### Exercise goal
Exactly and only the lines from the one containing "const group = new THREE.Group();" through the one containing "zip(*points))), Vector(map(max, zip(*points)))" are to be repeated, both ends included.
== == ==
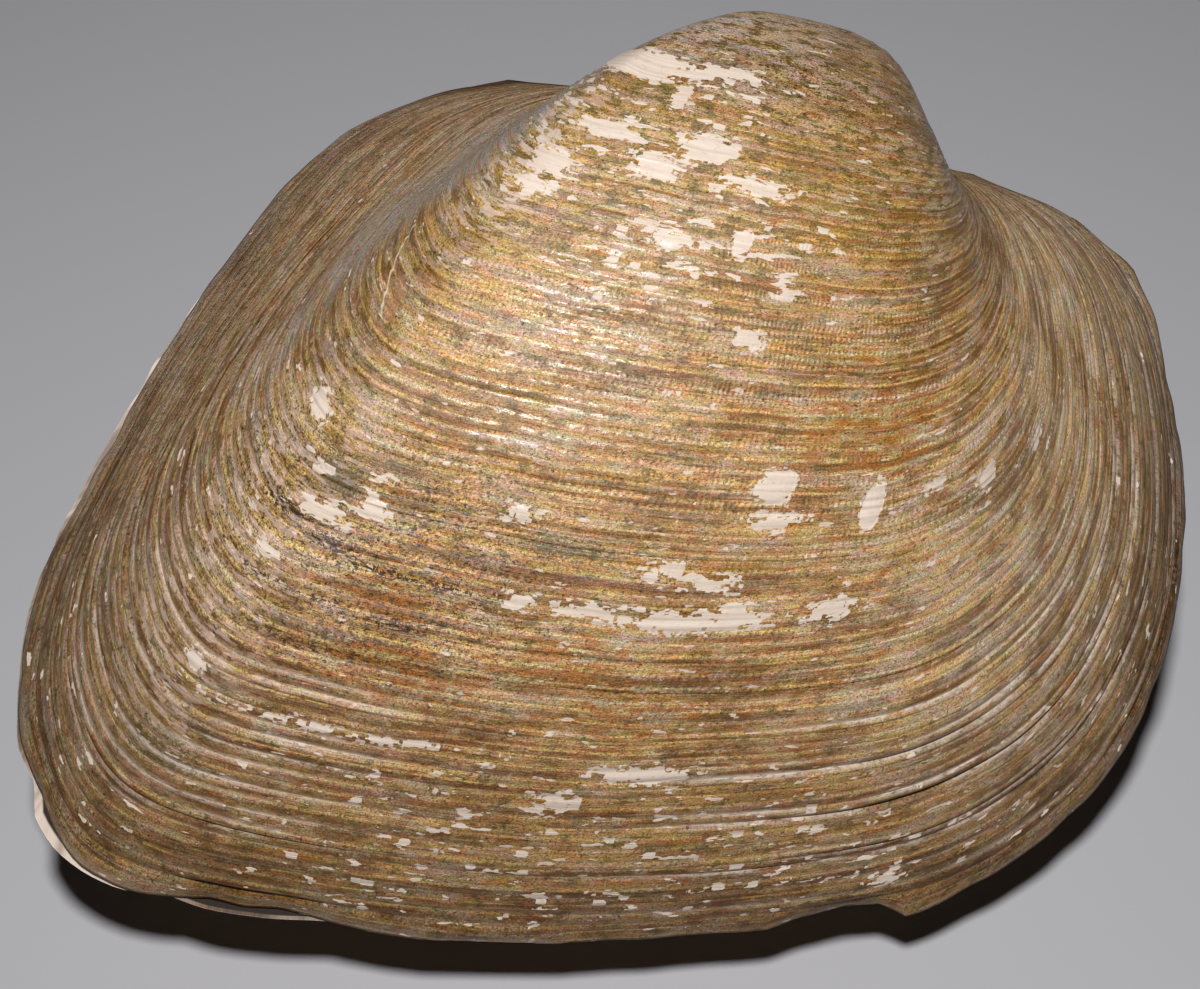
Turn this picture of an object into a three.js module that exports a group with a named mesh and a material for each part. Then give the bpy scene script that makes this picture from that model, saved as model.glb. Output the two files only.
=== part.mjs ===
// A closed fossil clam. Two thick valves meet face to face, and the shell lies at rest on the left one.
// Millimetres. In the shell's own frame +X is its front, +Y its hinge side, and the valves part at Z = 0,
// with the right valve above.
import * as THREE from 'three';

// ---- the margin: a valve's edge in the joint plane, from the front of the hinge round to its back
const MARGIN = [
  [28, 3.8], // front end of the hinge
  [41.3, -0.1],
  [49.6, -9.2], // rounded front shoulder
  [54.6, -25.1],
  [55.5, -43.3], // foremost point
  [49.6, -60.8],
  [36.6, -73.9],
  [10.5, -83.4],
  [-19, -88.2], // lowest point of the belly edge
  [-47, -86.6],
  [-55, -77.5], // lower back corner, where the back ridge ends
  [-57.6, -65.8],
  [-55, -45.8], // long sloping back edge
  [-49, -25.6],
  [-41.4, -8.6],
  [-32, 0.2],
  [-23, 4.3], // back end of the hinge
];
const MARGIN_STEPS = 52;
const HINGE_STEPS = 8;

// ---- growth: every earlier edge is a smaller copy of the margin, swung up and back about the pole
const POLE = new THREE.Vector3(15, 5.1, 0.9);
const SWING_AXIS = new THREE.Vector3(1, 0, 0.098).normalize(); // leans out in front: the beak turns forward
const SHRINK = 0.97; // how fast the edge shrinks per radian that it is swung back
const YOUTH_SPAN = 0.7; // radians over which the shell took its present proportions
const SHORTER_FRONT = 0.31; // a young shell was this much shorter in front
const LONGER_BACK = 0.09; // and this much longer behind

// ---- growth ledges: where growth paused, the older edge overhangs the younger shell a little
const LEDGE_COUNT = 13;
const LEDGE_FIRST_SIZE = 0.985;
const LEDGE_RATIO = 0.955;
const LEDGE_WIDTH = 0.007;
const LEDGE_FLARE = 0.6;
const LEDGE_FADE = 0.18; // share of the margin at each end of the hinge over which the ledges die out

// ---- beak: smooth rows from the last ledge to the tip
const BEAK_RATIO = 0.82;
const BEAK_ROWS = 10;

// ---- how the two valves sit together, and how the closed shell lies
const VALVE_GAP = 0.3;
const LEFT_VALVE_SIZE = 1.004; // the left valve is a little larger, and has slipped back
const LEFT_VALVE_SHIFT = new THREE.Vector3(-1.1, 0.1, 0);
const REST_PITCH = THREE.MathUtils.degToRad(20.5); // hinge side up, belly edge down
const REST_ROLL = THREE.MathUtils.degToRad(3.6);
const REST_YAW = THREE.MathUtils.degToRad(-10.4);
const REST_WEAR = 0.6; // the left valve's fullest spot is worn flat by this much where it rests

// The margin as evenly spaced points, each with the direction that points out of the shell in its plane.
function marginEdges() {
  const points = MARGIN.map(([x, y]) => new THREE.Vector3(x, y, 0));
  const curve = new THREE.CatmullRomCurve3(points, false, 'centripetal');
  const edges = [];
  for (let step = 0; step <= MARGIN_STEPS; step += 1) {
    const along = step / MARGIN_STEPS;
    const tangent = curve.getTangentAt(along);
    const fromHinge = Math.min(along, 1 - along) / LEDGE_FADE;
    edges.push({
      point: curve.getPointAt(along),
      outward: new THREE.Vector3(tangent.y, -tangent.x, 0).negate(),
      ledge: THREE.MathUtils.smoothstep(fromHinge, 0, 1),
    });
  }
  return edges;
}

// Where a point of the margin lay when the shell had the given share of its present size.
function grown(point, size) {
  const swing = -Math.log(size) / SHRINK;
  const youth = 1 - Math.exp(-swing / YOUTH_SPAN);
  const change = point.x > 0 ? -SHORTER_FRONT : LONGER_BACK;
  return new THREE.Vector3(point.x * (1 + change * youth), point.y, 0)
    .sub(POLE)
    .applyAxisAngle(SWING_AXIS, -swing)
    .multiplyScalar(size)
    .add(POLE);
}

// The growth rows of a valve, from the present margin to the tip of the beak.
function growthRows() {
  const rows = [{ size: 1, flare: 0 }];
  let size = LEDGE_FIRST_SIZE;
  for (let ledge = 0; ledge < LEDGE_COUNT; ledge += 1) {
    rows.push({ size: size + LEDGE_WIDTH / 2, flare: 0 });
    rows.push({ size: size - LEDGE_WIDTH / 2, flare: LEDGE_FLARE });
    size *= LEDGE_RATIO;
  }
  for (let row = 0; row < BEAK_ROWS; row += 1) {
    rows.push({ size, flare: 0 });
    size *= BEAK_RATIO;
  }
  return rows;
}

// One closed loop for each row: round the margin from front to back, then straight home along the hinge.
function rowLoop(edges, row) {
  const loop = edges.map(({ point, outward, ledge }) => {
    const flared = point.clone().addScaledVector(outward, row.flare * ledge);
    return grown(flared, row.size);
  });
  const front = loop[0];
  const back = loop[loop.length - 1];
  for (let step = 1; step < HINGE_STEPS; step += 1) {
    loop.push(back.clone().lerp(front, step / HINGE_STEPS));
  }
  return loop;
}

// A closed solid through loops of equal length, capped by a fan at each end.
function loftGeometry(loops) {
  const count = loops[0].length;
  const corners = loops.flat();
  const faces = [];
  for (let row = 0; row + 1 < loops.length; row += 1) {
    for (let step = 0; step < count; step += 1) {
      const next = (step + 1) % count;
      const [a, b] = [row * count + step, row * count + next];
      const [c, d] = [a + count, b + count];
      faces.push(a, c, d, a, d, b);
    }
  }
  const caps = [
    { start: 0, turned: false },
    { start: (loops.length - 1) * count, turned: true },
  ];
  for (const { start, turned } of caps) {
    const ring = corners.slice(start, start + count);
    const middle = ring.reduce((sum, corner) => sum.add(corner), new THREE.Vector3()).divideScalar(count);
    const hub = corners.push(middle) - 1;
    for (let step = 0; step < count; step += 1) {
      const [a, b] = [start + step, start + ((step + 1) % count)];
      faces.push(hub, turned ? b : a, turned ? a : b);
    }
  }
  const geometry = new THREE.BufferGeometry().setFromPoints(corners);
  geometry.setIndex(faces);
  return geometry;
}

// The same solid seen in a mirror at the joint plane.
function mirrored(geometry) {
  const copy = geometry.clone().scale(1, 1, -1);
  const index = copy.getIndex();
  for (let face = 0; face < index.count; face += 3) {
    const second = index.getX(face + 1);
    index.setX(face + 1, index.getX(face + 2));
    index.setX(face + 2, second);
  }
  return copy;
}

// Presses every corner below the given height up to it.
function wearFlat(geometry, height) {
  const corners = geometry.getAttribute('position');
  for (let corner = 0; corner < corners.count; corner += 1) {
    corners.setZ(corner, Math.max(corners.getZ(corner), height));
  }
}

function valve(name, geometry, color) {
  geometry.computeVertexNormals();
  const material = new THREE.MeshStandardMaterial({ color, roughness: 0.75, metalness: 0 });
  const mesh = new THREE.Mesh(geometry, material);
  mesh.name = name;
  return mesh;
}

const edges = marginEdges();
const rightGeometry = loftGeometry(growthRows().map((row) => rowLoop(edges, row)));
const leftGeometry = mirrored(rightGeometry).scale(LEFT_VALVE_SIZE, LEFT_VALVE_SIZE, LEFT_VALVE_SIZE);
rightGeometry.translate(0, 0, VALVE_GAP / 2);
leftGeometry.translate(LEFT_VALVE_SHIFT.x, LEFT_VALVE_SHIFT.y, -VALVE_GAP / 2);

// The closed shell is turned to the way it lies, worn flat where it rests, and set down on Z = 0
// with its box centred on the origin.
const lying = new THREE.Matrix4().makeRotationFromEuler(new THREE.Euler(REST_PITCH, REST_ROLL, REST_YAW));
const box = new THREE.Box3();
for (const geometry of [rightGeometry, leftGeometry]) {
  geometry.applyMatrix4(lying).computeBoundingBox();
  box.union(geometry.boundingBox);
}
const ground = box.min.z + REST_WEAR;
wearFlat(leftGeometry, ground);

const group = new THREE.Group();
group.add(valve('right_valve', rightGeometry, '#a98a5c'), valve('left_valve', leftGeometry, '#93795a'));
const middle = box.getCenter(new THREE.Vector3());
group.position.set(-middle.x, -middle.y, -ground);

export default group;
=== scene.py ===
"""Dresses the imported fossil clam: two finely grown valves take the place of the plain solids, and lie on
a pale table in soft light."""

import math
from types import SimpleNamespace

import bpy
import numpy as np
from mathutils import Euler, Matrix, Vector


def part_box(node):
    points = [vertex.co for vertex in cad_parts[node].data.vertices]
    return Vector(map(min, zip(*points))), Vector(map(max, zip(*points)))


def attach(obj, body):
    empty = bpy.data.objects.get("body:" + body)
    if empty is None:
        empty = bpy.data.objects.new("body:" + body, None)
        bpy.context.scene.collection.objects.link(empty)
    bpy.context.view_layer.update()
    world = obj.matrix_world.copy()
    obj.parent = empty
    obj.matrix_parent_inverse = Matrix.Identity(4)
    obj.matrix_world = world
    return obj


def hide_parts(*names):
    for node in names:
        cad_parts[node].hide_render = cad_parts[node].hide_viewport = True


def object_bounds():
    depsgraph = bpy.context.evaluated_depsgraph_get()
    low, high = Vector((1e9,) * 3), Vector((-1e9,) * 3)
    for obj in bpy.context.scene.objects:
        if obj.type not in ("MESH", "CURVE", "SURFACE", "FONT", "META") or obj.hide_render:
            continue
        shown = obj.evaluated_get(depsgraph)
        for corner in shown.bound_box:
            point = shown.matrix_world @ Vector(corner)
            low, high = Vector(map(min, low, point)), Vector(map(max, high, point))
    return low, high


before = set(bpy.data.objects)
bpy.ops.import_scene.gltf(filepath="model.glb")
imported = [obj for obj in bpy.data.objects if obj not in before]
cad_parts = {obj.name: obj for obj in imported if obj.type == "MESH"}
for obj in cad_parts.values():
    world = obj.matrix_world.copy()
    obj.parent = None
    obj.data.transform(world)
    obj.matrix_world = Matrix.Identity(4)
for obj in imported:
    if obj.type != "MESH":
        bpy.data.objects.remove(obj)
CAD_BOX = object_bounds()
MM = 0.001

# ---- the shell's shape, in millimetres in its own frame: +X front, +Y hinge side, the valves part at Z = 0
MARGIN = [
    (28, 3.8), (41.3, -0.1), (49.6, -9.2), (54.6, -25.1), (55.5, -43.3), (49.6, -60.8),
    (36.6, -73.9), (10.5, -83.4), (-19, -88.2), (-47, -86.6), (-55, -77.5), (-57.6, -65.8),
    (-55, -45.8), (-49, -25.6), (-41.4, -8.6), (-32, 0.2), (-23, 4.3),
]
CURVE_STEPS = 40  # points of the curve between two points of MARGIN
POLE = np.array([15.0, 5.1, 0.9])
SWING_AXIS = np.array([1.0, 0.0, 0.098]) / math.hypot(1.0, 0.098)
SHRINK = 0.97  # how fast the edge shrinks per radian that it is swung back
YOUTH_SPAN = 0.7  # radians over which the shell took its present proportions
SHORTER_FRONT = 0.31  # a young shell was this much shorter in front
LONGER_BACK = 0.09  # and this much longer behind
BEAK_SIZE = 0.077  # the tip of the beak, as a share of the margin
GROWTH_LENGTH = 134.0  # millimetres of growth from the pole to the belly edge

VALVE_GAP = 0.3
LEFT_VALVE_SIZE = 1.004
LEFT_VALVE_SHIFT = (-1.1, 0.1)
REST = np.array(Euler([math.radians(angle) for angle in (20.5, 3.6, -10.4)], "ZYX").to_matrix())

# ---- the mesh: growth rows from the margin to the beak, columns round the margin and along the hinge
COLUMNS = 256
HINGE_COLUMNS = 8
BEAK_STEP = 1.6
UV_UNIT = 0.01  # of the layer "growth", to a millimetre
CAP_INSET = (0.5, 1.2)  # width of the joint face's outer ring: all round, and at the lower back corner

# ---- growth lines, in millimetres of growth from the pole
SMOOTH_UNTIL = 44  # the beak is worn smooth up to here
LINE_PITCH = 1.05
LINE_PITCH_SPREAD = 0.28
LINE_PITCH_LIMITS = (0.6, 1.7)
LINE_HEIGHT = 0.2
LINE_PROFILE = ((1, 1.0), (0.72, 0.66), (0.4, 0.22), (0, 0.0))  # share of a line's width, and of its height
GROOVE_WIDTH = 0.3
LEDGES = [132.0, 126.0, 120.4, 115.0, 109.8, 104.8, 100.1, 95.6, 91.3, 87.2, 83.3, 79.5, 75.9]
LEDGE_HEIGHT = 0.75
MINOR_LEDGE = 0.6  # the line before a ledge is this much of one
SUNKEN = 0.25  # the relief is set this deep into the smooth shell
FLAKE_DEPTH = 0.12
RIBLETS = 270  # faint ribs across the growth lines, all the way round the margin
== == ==
### Worked answer
const group = new THREE.Group();
group.add(valve('right_valve', rightGeometry, '#a98a5c'), valve('left_valve', leftGeometry, '#93795a'));
const middle = box.getCenter(new THREE.Vector3());
group.position.set(-middle.x, -middle.y, -ground);

export default group;
=== scene.py ===
"""Dresses the imported fossil clam: two finely grown valves take the place of the plain solids, and lie on
a pale table in soft light."""

import math
from types import SimpleNamespace

import bpy
import numpy as np
from mathutils import Euler, Matrix, Vector


def part_box(node):
    points = [vertex.co for vertex in cad_parts[node].data.vertices]
    return Vector(map(min, zip(*points))), Vector(map(max, zip(*points)))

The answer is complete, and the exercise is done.